Effects of shared book reading for young EAL children

A meta-analysis, published in Review of Educational Research, examines how shared book reading affects the English language and literacy skills of young children learning English as an additional language (EAL)

Shared book reading involves an adult reading with one or more children, and is considered to be an effective practice for language and literacy development. It may also involve interactive practices such as dialogic reading techniques to engage children or reinforce specific ideas or words from the text.

For this meta-analysis, Lisa Fitton and colleagues identified 54 studies of shared reading interventions conducted in the US that met their inclusion criteria. The total number of participants across the studies was 3,989, with an average age of six.

Results revealed an overall positive effect of shared reading on EAL outcomes (effect size = +0.28). Children’s developmental status moderated this effect, with larger effect sizes found in studies including only typically developing children (+0.48) than in studies including only participants with developmental disorders (+0.17).

Source:  Shared book reading interventions with English learners: a meta-analysis (October 2018), Review of Educational Research, volume: 88 issue: 5

How significant is publication bias in educational research?
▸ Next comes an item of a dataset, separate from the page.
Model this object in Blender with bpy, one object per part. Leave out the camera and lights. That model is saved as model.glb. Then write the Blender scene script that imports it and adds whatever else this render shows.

Research syntheses combine the results of all qualifying studies on a specific topic into one overall finding or effect size. When larger studies with more significant effect sizes are published more often than smaller studies with less significant or even null findings, but are of equal study quality, this is referred to as publication bias. The danger of publication bias is that it does not accurately represent all of the research on a given topic, but instead emphasises the most dramatic.

In this month’s Educational Psychology Review, an article by Jason Chow and Erik Eckholm of Virginia Commonwealth University examines the amount of publication bias present in education and special education journals. They examined the differences in mean effect sizes between published and unpublished studies included in meta-analyses (one kind of research synthesis), whether a pattern emerged regarding individual characteristics common in published vs. unpublished studies, and the number of publication bias tests carried out in these meta-analyses.

From 20 journals, 222 meta-analyses met inclusion criteria for the meta-review, with 29 containing enough information to also be eligible for effect size calculations. The researchers found that for the 1,752 studies included in those meta-analyses, published studies had significantly higher effect sizes than the unpublished studies (ES=+0.64), and studies with larger effect sizes were more likely to be published than those with smaller effect sizes. Fifty-eight percent (n=128) of the meta-analyses did not test for publication bias. The authors discuss the implications of these findings.

Source: Do Published Studies Yield Larger Effect Sizes than Unpublished Studies in Education and Special Education? A Meta-review. Educational Psychology Review 30:3, 727–744

The effect of teacher coaching on teaching and learning

Matthew A Kraft and colleagues conducted a meta-analysis of the causal evidence on the effect of teacher coaching on teaching and learning. Their paper, published in the Review of Educational Research, reviewed 60 studies on teacher coaching programmes conducted after 2006 that measured the impact of teacher coaching on either teaching (measured using tools such as the Classroom Assessment Scoring System or the Early Language and Literacy Classroom Observation) or pupil academic performance (measured by standardised tests).

Their results found that sustained coaching improves both classroom teaching and pupil achievement, with pooled effect sizes of +0.49 standard deviations for teaching and +0.18 standard deviations for academic achievement.

However, the effectiveness of a teacher coaching programme seems to be determined by the number of participants. When studies were divided into programmes that had fewer than 100 participants and those that had more than 100 participants, the impact on teaching was nearly double for the smaller programmes than for programmes with more than 100 participants. For pupil achievement, the smaller programmes showed an impact of nearly three times that of the larger programmes.